UK Physician Announces
New Investigational Acid Reflux Treatment

By Tammy Gay

 

Small UK Logo

"Patients often do not want to take medication daily and for many, even new minimally invasive surgical techniques for fundoplication are not acceptable. Newer endoscopy treatments introduced over the last two years have not found widespread acceptance because they are either technically very complex, or because they cause permanent damage to the esophagus."

-- Nicholas J. Nickl, M.D., professor of internal medicine in the division of gastroenterology, UK College of Medicine

Small UK Logo

Aug. 9, 2002 (Lexington, Ky.) -- A new investigational endoscopy procedure performed by a University of Kentucky physician for the first time in the state earlier this week could be the future answer to gastroesophageal reflux disease (GERD).

Nicholas J. Nickl, M.D., professor of internal medicine in the division of gastroenterology, UK College of Medicine, used an endoscope to implant expandable hydrogel prostheses into the wall of a patient's esophagus in a short outpatient procedure at the UK Endoscopy Center.
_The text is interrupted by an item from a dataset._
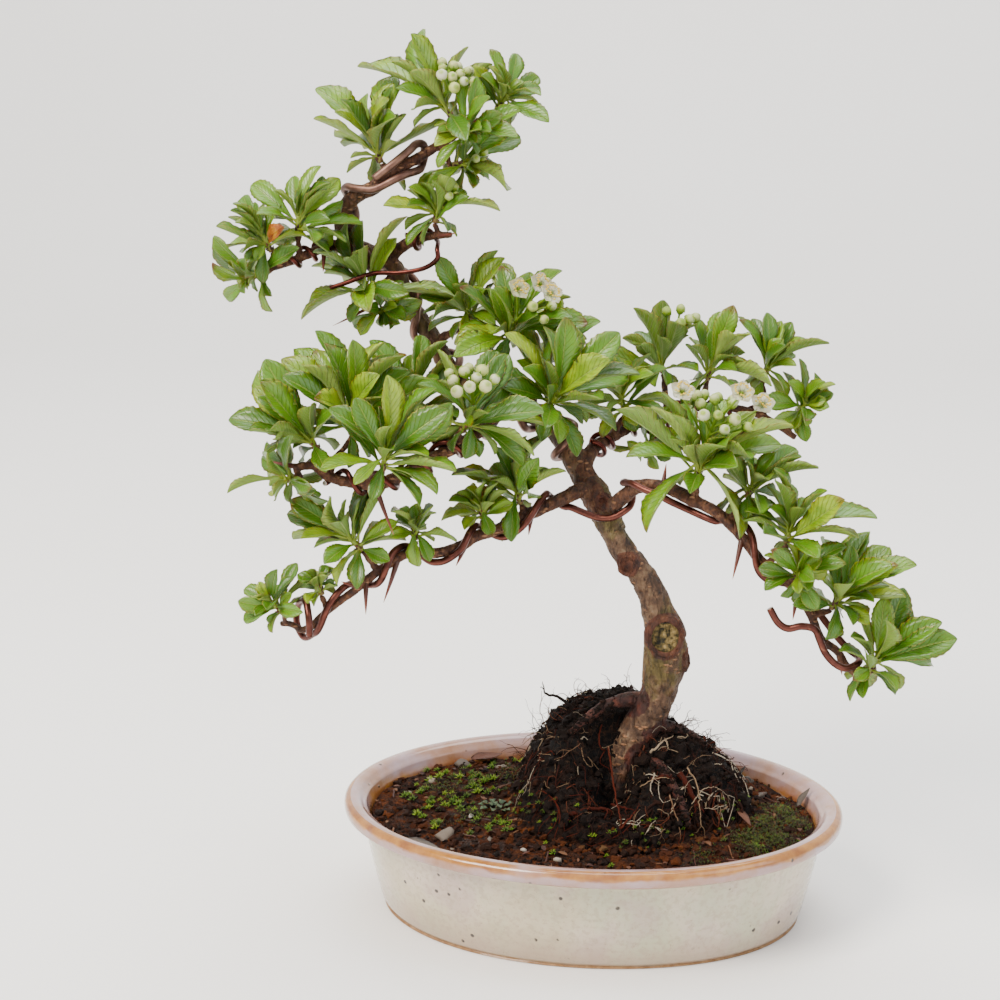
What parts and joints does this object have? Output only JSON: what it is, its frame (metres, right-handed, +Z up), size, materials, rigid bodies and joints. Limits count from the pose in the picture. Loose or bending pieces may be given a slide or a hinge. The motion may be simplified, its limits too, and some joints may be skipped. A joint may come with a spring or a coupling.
{
  "type": "flowering bonsai tree",
  "caption": "Pyracantha trained as an informal upright bonsai, with wired branches, serrated leaves, cream flower heads and a bare root mound in a low oval glazed pot.",
  "frame": {"origin": "centre of the pot's flat base", "axes": "+X along the pot's long side, to the right in the picture; -Y the front; +Z up"},
  "size_m": [0.268, 0.1453, 0.3284],
  "materials": {
    "pot_glaze": "gloss",
    "net_plastic": "satin",
    "soil": "matte",
    "root_peat": "matte",
    "bark": "matte",
    "wire_copper": "satin",
    "leaf_green": "satin",
    "flower_cream": "matte"
  },
  "bodies": {
    "root": {"drain_net_left": "net_plastic", "drain_net_right": "net_plastic", "flowers_apex": "flower_cream", "flowers_crown": "flower_cream", "flowers_left": "flower_cream", "flowers_right": "flower_cream", "flowers_right_back": "flower_cream", "flowers_under": "flower_cream", "flowers_upper_right": "flower_cream", "leaves_apex_left": "leaf_green", "leaves_apex_low": "leaf_green", "leaves_apex_right": "leaf_green", "leaves_apex_under": "leaf_green", "leaves_centre_front": "leaf_green", "leaves_centre_right": "leaf_green", "leaves_crown_left": "leaf_green", "leaves_crown_mid": "leaf_green", "leaves_crown_right": "leaf_green", "leaves_far_left_a": "leaf_green", "leaves_far_left_b": "leaf_green", "leaves_far_left_c": "leaf_green", "leaves_left_back": "leaf_green", "leaves_left_flower": "leaf_green", "leaves_left_front": "leaf_green", "leaves_left_low": "leaf_green", "leaves_left_outer": "leaf_green", "leaves_left_upper": "leaf_green", "leaves_low_left_a": "leaf_green", "leaves_low_left_b": "leaf_green", "leaves_low_left_c": "leaf_green", "leaves_low_left_d": "leaf_green", "leaves_low_left_e": "leaf_green", "leaves_low_left_tip": "leaf_green", "leaves_low_right_a": "leaf_green", "leaves_low_right_b": "leaf_green", "leaves_low_right_c": "leaf_green", "leaves_low_right_d": "leaf_green", "leaves_low_right_tip": "leaf_green", "leaves_mid_left_low": "leaf_green", "leaves_mid_left_tuft": "leaf_green", "leaves_right_bud": "leaf_green", "leaves_right_end": "leaf_green", "leaves_right_far": "leaf_green", "leaves_right_flower": "leaf_green", "leaves_right_inner": "leaf_green", "leaves_right_up": "leaf_green", "leaves_upper_left_tuft": "leaf_green", "leaves_upper_right_tuft": "leaf_green", "pot": "pot_glaze", "root_ball": "root_peat", "soil": "soil", "wire_lower": "wire_copper", "wire_middle_left": "wire_copper", "wire_middle_right": "wire_copper", "wire_trunk": "wire_copper", "wire_upper_left": "wire_copper", "wire_upper_right": "wire_copper", "wood": "bark"}
  },
  "joints": []
}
The prostheses are intended to provide a barrier to acid reflux.
UK is only the third site in the United States to participate in the clinical research trial, with fewer than a dozen sites worldwide.

Frank Cienniwa, a 32-year-old Lexington man, underwent the investigational treatment Wednesday.
The Gatekeeper Reflux Repair System clinical trial, sponsored by Medtronic, Inc., is testing the safety and effectiveness of the new device. Nickl is planning to implant 10 or more participants with this investigational device over the next year.
"Patients suffering from acid reflux have options of either expensive daily medication therapy to prevent the formation of stomach acid or a surgical anti-reflux procedure called fundoplication," Nickl said.

"Patients often do not want to take medication daily and for many, even new minimally invasive surgical techniques for fundoplication are not acceptable. Newer endoscopy treatments introduced over the last two years have not found widespread acceptance because they are either technically very complex, or because they cause permanent damage to the esophagus," Nickl added.

The new investigational procedure is much simpler to perform and appears to cause no permanent damage to the esophagus. Unlike the current approved procedures, it also is easily reversed in an outpatient endoscopy procedure, Nickl said.

The investigational prostheses are made of the same material as contact lenses and are the size of small pencil lead when inserted into the esophagus wall, Nickl said. The prostheses then swell to act like soft pillows, acting as barriers to the reflux of acid. However, the prostheses are soft enough not to block food from entering the stomach.

Patients commonly complain of serious heartburn before being diagnosed with GERD, which results when a muscle in the esophagus, the lower esophageal sphincter (LES), becomes ineffective. This abnormality allows stomach content, including digestive acid, to move upstream into the esophagus, causing pain and injury to the area.

More than 60 million American adults experience reflux and heartburn at least once a month, and approximately 21 million adults are estimated to have GERD. People who are not treated for the disease continue to have symptoms and may experience complications such as ulcers or in rare cases cancer.

To participate in the clinical research trial at UK, a person must have acid reflux disease, and its symptoms must be largely controlled with medication - with no previous surgery to correct the problem.
Theoretical risks include obstruction to swallowed food, bleeding and infection.